And yet she didn't know what she was running from. Something within her, a power of guardedness or that capacity for common sense which had made its last desperate effort to get the upper hand, had broken down. All she could yield to was the terror that paralyzed thought; all she could respond to was the force that drew her up the hill with its awful fascination. "I must do it, I must," were the words with which she met her own impulse to resist. If her confused thought could have become explanatory it would have said: "I must get away from the life I've known, from the care, from the hope, from the love. I must do something that will make Claude suffer; I must frighten him; I must wound him; I must strike at the girl who has won him away with her ten or twelve servants. And there's no way but this."

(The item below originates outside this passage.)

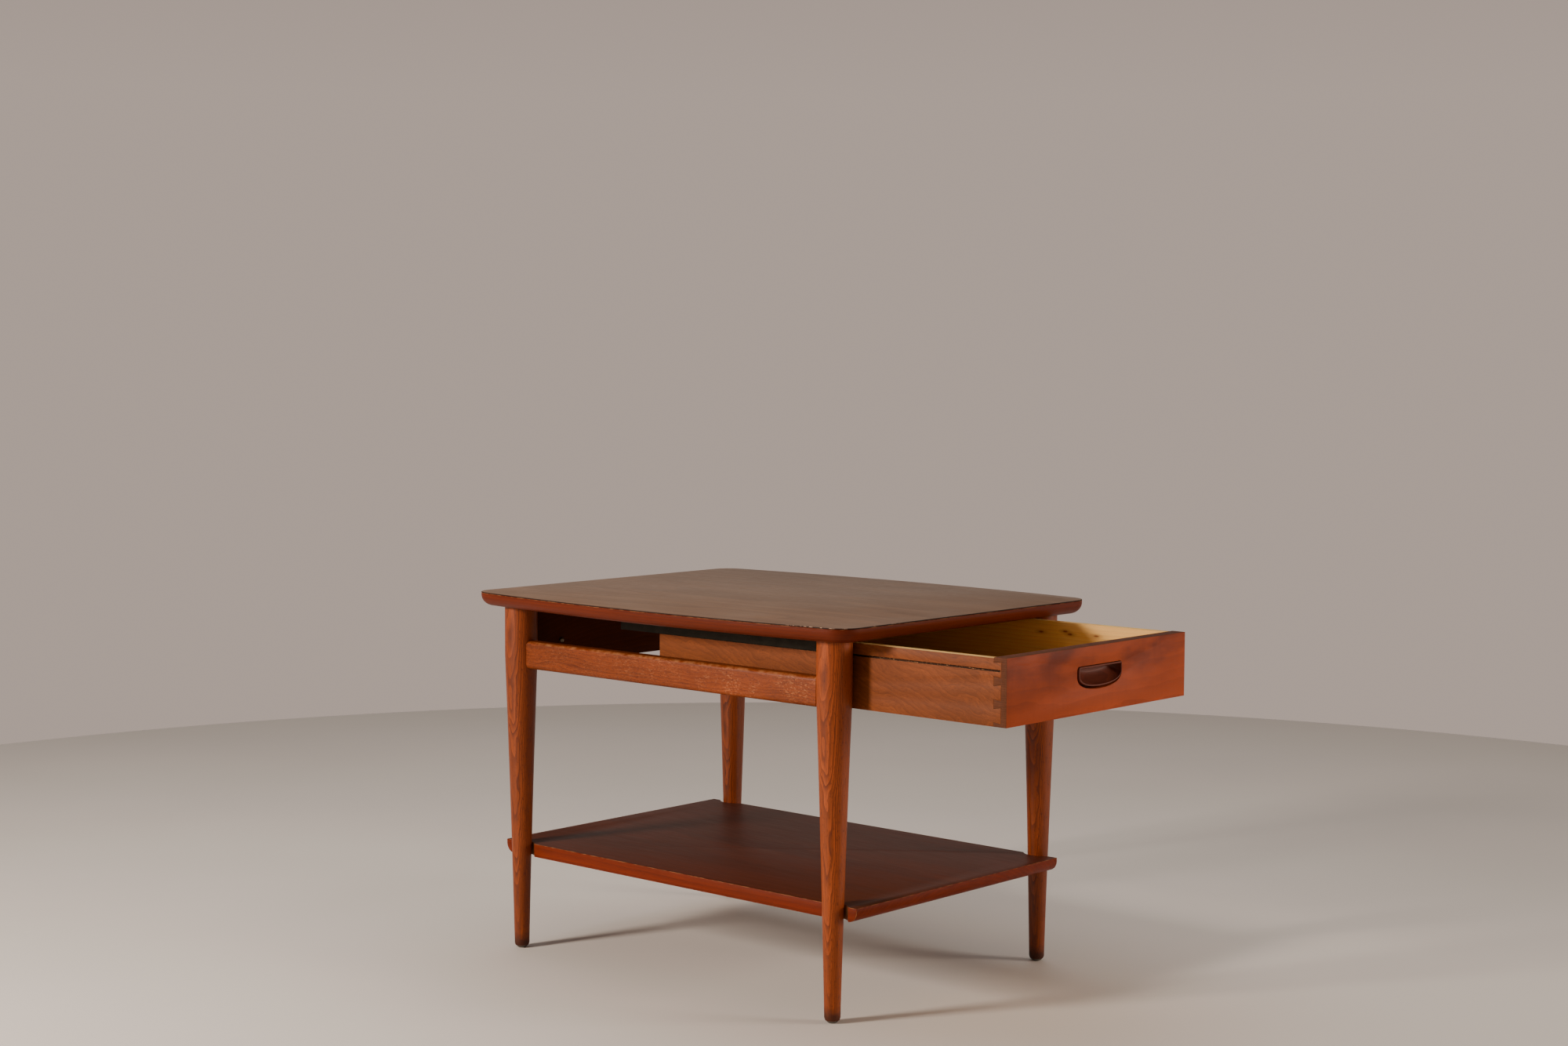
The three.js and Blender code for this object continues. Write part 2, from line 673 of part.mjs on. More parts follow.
function drawerSide(side) {
  const shoulderY = drawerFrontThickness + fitGap;
  const zBottom = [panelRise, panelRise + panelThickness + 2 * fitGap];
  const [inner, outer] = [drawerInnerX, drawerHalfWidth];
  const board = block([side * inner, side * outer], [shoulderY, drawerDepth], [0, drawerSideHeight]);
  const tails = tailShapes(0).map((tail) => acrossSide(tail, side, inner, outer));
  const grooveLow = tongueZ - grooveClearance - drawerBottomZ;
  const grooveHigh = tongueZ + runnerSteel + fitGap - drawerBottomZ;
  const grooveFloor = runnerWebX - runnerTongueWidth - grooveClearance;
  const grooveStart = drawerFrontThickness - tailLength + overcut;
  const pastX = [side * (inner - overcut), side * (outer + overcut)];
  const pastY = drawerDepth + overcut;
  const rabbetY = drawerDepth - drawerBackThickness - fitGap;
  const rabbetZ = [zBottom[0], drawerSideHeight + overcut];
  return carve(weld(board, tails), [
    block([side * grooveFloor, pastX[1]], [grooveStart, pastY], [grooveLow, grooveHigh]),
    block([pastX[0], side * (inner + panelLetIn + fitGap)], [0, pastY], zBottom),
    block([pastX[0], side * (inner + rabbetDepth)], [rabbetY, pastY], rabbetZ),
  ]);
}

function drawerBack() {
  const half = drawerInnerX + rabbetDepth - fitGap;
  const low = panelRise + panelThickness + 3 * fitGap;
  const y = [drawerDepth - drawerBackThickness, drawerDepth];
  return block([-half, half], y, [low, drawerSideHeight - drawerBackDrop]);
}

function drawerBottom() {
  const half = drawerInnerX + panelLetIn;
  const y = [drawerFrontThickness - panelLetIn, drawerDepth - fitGap];
  return block([-half, half], y, [panelRise + fitGap, panelRise + fitGap + panelThickness]);
}

// The hollow of the cup: its walls are quarter-rounds that lean in towards the floor.
function cupBowl() {
  const inset = pullShadowGap + pullRimWidth;
  const bowl = extrudeAlongY(pullOutline(inset), -pullRimProud - overcut, cupDepth, { steps: cupSteps });
  const middleZ = pullRise + pullHeight / 2;
  const places = bowl.attributes.position;
  for (let i = 0; i < places.count; i += 1) {
    const depth = Math.max(places.getY(i), 0) / cupDepth;
    const lean = cupSlope * (1 - Math.sqrt(Math.max(1 - depth ** 2, 0)));
    places.setX(i, places.getX(i) * (1 - lean / (pullWidth / 2 - inset)));
    places.setZ(i, middleZ + (places.getZ(i) - middleZ) * (1 - lean / (pullHeight / 2 - inset)));
  }
  return bowl;
}

// A scooped cup that stands in the front's opening, with a flange screwed on behind.
function drawerPull() {
  const seatY = drawerFrontThickness + fitGap;
  const backY = seatY + pullFlangeThickness;
  const middleZ = pullRise + pullHeight / 2;
  const flange = roundedRectangle(
    pullWidth / 2 + pullFlangeMargin,
    pullHeight / 2 + pullFlangeMargin / 2,
    pullFlangeMargin / 2,
    middleZ,
  );
  const cup = extrudeAlongY(pullOutline(pullShadowGap), -pullRimProud, seatY + overcut);
  const body = weld(cup, [extrudeAlongY(flange, seatY, backY)]);
  const hollowLength = pullWidth - 2 * (pullShadowGap + pullRimWidth + fingerHollowRadius + cupSlope / 2);
  const hollow = new THREE.CapsuleGeometry(fingerHollowRadius, hollowLength - 2 * fingerHollowRadius, 5, 16);
  const hollowZ = pullRise + pullHeight - pullShadowGap - pullRimWidth - fingerHollowRadius;
  hollow.rotateZ(Math.PI / 2).translate(0, cupDepth - fingerHollowRadius, hollowZ);
  const holes = pullScrewPlaces().map(({ x, z }) => {
    const hole = rodAlongZ(screwShankRadius + fitGap, seatY - overcut, backY + overcut);
    return hole.rotateX(-Math.PI / 2).translate(x, 0, z);
  });
  return carve(body, [cupBowl(), hollow, ...holes]);
}

function drawerPieces() {
  const screwY = drawerFrontThickness + pullFlangeThickness + 2 * fitGap;
  const screws = pullScrewPlaces().map(({ x, z }, i) => {
    const geometry = screw(pullScrewShankLength).rotateX(Math.PI / 2);
    return piece(`pull_screw_${i + 1}`, geometry, screwMetal, [x, screwY, z]);
  });
  return [
    piece('drawer_front', drawerFront(), frontWood),
    piece('drawer_side_left', drawerSide(-1), drawerOutsideWood),
    piece('drawer_side_right', drawerSide(1), drawerOutsideWood),
    piece('drawer_back', drawerBack(), drawerPanel),
    piece('drawer_bottom', drawerBottom(), drawerPanel),
    piece('drawer_pull', drawerPull(), pullWood),
    ...screws,
  ];
}

// ---- Assembly ----

const drawer = new THREE.Group();
drawer.position.set(0, drawerClosedY - drawerShownOpening, drawerBottomZ);
drawer.add(...drawerPieces());

// The origin is on the floor, under the middle of the table with its drawer as it stands.
const sideTable = new THREE.Group();
sideTable.position.y = -(drawer.position.y - pullRimProud + topDepth / 2) / 2;
sideTable.add(...topPieces(), ...legPieces(), ...railPieces(), ...shelfPieces(), ...runnerPieces(), drawer);

const model = new THREE.Group();
model.add(sideTable);

export default model;
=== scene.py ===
"""Side table with one drawer: every visible piece and its finish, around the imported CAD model."""

import math

import bmesh
import bpy
from bpy.props import FloatProperty, FloatVectorProperty, IntProperty, PointerProperty
from mathutils import Matrix, Vector


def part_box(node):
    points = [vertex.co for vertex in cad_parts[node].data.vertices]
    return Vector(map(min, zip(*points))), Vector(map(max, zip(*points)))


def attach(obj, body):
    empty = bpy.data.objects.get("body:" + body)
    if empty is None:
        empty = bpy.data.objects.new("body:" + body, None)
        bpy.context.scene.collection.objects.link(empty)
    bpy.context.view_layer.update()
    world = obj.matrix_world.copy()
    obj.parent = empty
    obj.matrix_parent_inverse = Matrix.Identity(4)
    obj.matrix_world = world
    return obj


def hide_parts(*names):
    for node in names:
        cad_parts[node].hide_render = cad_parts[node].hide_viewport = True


bl_info = {
    "name": "Side table with drawer",
    "version": (1, 0, 0),
    "blender": (4, 5, 0),
    "location": "3D View > Sidebar > Side Table",
    "description": "Builds a stained wood side table with a shelf and a dovetailed drawer",
    "category": "Add Mesh",
}

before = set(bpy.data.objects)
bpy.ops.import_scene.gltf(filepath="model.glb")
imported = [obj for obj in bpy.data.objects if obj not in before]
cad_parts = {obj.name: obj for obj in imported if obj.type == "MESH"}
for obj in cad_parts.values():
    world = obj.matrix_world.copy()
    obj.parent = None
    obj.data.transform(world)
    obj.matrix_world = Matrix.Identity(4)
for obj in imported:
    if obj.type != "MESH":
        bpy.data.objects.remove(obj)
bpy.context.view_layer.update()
MM = 0.001
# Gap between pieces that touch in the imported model.
CLEARANCE = 0.3 * MM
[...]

Even so the way was obscure to her. She was taking it without seeing whither it was to lead. If one impulse warned her to stop, another whipped her onward. "I can't stop! I can't stop!" she cried out, when warning became alarm.

For flight gave impetus to itself. It was like release; it was a kind of wild glee. She was as a bird whose wings have been bound, and who has worked them free again. There was a frenzy in sheer speed.

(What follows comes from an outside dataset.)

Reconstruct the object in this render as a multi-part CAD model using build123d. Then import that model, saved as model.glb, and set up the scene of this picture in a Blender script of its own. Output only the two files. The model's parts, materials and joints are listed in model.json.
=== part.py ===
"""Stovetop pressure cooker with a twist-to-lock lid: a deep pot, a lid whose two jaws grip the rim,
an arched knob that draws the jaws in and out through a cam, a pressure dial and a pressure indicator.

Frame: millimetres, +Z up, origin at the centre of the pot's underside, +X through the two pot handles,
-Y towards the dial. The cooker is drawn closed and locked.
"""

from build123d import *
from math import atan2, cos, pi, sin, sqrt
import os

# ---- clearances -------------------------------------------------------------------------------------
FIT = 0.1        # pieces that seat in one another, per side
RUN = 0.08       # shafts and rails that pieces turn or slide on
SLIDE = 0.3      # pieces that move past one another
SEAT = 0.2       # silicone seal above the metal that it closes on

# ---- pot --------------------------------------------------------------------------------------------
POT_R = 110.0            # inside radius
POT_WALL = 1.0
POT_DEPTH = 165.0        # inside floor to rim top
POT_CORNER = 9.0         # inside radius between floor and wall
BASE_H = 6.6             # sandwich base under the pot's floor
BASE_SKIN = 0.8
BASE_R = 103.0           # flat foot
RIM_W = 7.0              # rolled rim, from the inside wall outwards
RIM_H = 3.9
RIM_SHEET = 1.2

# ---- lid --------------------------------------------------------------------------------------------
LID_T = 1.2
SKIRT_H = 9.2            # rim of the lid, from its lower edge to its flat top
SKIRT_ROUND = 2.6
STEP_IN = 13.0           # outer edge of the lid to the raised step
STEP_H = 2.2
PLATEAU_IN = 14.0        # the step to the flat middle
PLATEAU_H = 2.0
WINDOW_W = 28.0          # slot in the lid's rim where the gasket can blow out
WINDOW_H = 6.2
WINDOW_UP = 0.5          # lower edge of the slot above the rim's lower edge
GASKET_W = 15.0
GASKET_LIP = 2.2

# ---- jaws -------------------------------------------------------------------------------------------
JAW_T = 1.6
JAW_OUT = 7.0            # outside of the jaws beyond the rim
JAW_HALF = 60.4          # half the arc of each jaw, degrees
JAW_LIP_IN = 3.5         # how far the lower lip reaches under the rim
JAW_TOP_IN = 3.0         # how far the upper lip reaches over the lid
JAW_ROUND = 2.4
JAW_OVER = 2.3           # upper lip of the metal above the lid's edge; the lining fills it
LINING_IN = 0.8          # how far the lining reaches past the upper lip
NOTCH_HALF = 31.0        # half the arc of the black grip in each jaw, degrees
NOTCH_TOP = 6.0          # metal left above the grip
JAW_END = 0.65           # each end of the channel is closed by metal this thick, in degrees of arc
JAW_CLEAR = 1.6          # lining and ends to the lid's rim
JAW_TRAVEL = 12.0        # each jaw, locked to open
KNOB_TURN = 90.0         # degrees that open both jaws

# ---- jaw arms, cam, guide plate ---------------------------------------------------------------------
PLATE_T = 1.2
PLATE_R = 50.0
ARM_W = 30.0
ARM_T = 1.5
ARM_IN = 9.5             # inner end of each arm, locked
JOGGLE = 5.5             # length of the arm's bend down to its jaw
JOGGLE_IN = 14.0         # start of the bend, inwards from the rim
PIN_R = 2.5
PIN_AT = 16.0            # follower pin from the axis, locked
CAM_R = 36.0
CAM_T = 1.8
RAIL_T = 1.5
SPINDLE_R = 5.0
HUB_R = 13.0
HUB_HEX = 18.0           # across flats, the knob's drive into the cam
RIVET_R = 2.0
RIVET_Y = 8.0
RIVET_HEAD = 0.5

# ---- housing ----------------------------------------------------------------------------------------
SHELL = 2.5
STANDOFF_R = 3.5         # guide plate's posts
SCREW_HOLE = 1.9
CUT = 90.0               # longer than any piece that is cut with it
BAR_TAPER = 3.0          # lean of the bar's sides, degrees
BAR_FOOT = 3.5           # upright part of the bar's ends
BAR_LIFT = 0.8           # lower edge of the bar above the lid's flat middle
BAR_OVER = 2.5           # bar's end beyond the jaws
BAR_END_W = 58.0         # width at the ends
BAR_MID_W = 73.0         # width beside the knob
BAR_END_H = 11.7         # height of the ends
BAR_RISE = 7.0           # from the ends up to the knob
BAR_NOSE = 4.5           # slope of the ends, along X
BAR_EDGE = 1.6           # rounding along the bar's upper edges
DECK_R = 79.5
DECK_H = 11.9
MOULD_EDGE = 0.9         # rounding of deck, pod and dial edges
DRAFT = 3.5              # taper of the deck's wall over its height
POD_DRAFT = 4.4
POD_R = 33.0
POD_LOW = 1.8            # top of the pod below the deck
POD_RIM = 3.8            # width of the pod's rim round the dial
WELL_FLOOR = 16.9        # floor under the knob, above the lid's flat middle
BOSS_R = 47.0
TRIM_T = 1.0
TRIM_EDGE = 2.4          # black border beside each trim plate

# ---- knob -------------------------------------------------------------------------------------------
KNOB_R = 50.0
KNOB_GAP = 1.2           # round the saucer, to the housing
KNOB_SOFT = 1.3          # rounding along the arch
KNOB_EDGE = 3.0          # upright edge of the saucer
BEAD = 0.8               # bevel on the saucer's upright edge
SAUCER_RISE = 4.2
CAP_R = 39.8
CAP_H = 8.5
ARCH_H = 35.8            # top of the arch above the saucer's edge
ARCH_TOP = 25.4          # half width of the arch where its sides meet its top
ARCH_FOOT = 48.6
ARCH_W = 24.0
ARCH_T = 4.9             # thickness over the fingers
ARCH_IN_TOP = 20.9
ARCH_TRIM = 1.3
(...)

The path was steep, but she was hardly aware of so much as touching it. Fear behind and anguish within her carried her along. She scarcely knew that she was running breathlessly, that she panted, that once or twice she stumbled and fell. Something was beckoning to her from the great, safe, empty void—something that was nothing, unless it was peace and sleep—something that had its abode in the free spaces of the wind and the blue caverns of the sky and the kindly lapping water—something infinite and eternal and restful, in whose embrace she was due.

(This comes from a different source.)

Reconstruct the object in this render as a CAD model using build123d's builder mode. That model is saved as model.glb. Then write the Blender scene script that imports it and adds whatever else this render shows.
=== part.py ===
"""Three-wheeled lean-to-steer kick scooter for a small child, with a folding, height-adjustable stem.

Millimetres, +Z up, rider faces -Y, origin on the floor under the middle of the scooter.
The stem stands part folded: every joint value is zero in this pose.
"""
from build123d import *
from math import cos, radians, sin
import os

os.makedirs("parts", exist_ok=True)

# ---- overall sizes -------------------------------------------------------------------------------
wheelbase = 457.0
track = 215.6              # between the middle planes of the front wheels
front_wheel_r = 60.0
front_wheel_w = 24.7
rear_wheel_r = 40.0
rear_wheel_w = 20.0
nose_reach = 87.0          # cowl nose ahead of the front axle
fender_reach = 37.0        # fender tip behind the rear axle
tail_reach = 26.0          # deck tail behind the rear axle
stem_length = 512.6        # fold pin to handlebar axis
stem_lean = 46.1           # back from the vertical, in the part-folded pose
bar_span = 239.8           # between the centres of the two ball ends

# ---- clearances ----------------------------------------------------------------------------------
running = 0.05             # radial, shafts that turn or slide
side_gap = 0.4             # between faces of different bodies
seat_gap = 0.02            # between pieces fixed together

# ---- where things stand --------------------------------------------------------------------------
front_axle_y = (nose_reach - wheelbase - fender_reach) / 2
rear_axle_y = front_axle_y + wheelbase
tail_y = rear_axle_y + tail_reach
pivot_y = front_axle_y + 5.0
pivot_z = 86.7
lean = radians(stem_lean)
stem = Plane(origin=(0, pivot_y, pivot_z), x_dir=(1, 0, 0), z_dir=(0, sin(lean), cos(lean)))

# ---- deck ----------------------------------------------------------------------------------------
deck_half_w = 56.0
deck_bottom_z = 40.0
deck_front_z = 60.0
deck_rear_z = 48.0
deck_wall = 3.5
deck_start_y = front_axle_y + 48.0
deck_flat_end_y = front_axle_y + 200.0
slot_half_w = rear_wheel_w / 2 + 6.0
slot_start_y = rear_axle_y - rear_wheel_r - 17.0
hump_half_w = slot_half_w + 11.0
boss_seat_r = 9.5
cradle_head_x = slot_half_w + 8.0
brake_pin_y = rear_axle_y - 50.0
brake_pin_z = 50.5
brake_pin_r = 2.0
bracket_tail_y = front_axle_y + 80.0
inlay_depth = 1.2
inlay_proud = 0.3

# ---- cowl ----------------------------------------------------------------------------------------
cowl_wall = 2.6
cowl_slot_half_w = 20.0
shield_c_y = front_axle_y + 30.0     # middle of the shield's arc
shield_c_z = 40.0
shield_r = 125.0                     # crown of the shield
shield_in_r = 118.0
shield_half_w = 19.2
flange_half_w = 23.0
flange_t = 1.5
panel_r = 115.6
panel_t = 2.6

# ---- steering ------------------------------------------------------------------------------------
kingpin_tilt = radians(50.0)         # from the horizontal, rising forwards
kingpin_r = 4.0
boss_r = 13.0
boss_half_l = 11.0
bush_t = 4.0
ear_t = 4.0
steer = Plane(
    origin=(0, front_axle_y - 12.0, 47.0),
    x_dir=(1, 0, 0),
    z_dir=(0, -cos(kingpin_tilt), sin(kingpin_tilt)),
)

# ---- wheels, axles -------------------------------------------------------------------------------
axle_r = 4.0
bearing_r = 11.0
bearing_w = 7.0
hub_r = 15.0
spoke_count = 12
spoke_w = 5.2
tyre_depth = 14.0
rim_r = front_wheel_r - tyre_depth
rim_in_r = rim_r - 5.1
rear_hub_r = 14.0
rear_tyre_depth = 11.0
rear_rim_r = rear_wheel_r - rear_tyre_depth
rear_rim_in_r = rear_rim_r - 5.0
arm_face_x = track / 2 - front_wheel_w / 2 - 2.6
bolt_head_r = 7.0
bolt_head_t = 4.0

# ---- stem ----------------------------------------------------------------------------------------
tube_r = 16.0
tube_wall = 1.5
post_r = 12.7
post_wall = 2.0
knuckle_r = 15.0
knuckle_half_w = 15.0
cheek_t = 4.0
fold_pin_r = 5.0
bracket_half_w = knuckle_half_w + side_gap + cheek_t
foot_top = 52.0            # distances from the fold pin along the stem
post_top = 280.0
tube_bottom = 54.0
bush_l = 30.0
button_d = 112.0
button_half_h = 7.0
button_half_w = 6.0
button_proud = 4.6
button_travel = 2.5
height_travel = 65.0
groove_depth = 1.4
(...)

At the edge of the wood she had a last terrifying moment. The raspberry-bine was there, and the great oak with the seat around it, and the carpet of cinquefoil and wild strawberry. She gave them a quick, frightened look, like an appeal to impede her. If she was to stop she must stop now. "But I can't stop," she seemed to fling to them, over her shoulder, as she kept on to where, beyond the highest tip of greensward, the blue level of the lake appeared.

The boat with the two fishermen was nearer the shore than when she had observed it last. "They'll save me! Oh, they'll save me!" she had time to whisper to herself, at the supreme moment when she left everything behind.

There followed a space which in Rosie's consciousness was long. She felt that she was leaping, flying, out into the welcoming void, and that the promise of rest and peace had not deceived her.

But it was in the shock of falling that sanity returned; and all that the tense little creature had been, and tried to be, and couldn't be, and longed to be, and feared to be, and failed to be broke into a cry at which the fishermen dropped their rods.